Dari Kuwait, aktivis Mohammad Jamal menceritakan bahwa sekitar 700 personel pasukan khusus Israel terlibat dalam operasi penangkapan itu.

“Sekitar 20 tentara merebut kapal yang kami tumpangi. Kami dibiarkan di bawah terik matahari selama 12 jam dari titik penahanan hingga Pelabuhan Ashdod. Kami diperlakukan dengan sangat buruk dan tidak diberi makanan, hanya air. Setibanya di Ashdod, perlakuan polisi lebih kasar lagi,” katanya.

Menurut Jamal, sejumlah aktivis dipukul dan dihina.

“Tampak jelas para tentara berada di bawah tekanan opini publik internasional,” ujarnya.
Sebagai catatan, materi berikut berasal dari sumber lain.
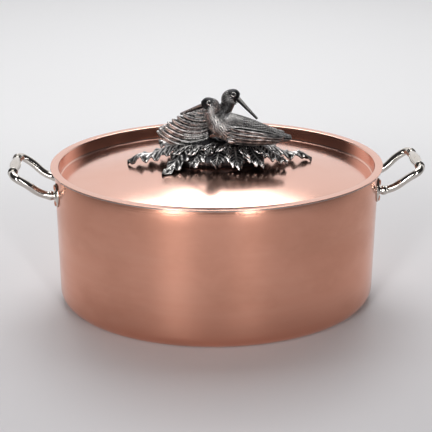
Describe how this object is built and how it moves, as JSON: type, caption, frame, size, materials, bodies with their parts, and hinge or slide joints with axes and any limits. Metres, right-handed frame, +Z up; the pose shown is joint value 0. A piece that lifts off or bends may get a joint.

Perlakuan kasar dan penghinaan

Dua aktivis lainnya, warga Amerika Windfield Beaver dan warga Malaysia Hazwani Helmi, mengatakan kepada Reuters di bandara bahwa mereka melihat aktivis lingkungan asal Swedia Greta Thunberg mendapat perlakuan buruk.

“Ia didorong dan dipaksa mengenakan bendera Israel,” kata mereka.

Menurut lembaga hak asasi Israel Adalah, yang memberikan bantuan hukum bagi para aktivis, sebagian dari mereka tidak diberi akses ke pengacara, air, obat-obatan, maupun kesempatan untuk menggunakan toilet.

Lembaga itu menambahkan bahwa para aktivis dipaksa berlutut dengan tangan terikat menggunakan tali plastik selama sedikitnya 5 jam, setelah beberapa di antara mereka meneriakkan slogan ‘Kebebasan untuk Palestina’.

Kementerian Luar Negeri Turki melaporkan, di antara para aktivis yang tiba di Bandara Istanbul pada Sabtu lalu terdapat 36 warga negara Turki, serta peserta dari AS, Uni Emirat Arab, Aljazair, Maroko, Italia, Kuwait, Libya, Malaysia, Mauritania, Swiss, Tunisia, dan Yordania.

Armada Keteguhan Dunia yang berangkat pada akhir Agustus lalu merupakan upaya terbaru aktivis internasional untuk menantang blokade laut Israel atas Jalur Gaza—wilayah yang kini dilanda genosida brutal oleh pasukan pendudukan Israel.

Lebih dari 67.000 orang telah gugur, puluhan ribu lainnya terluka, dan sebagian besar infrastruktur Gaza hancur, menciptakan krisis kemanusiaan yang belum pernah terjadi sebelumnya.